Before we part ways, I would like to leave you with one last note that I find especially exciting. Maybe it is something that you can find empowering if you do decide to sit down and write. But let me first give you the quote — which in large part speaks for itself:

From a self-regulatory perspective, writing is a process of self-exploration and understanding. From a narrative perspective, writing is also a process of self-construction. Writing about important life experiences means authoring the self (Laura A. King again — she’s great)

The purpose of the 3-step process is to help you self-regulate through exploring and understanding yourself. This is what we have covered in this article.

You know that.

But what Laura King also says in the quote is that writing is self-regulating, but not only that; writing is creating ourselves.

So when you sit down and write about the fact that you are hurt by your mom’s feedback and then decide to tell her, you are not just regulating your emotions.

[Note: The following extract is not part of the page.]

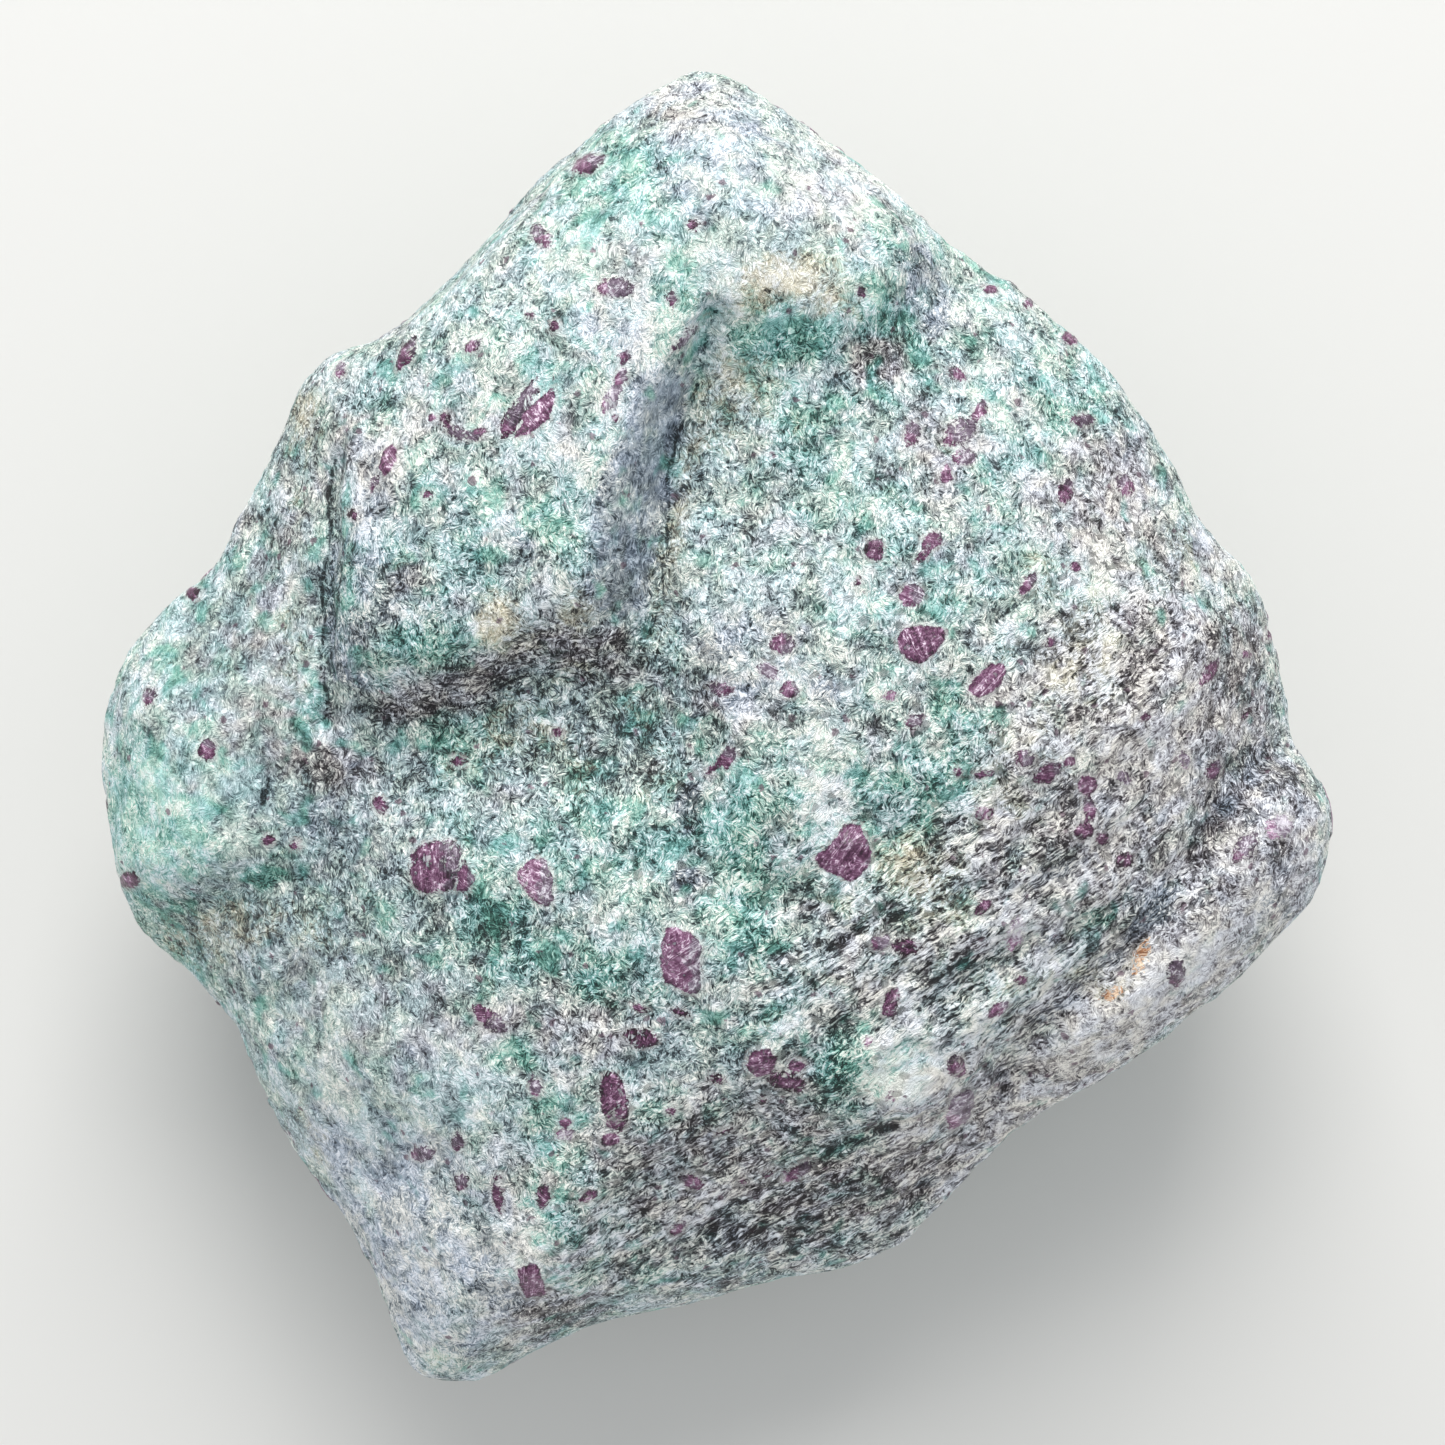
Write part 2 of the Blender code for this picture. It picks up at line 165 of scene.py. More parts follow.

You are constructing yourself.

You are creating a person who confronts difficult things, who dares speak their mind and knows why they do it. Who is honest. And who takes feedback seriously.

This person might not have come to be if you hadn’t decided to sit down and write. Then you might have just ignored your mom’s feedback and ended up bitter. Disappointed in yourself for being a coward, for lying to yourself, for feeling unresolved about something that so easily could be solved.

Of course, you can’t just write something and then it becomes real; writing “I’m a unicorn” does not turn you into one (although that would be awesome).

But what you can do is work on improving your character, bit by bit. And envision and create a version of yourself that continues becoming better — all through the words you put down.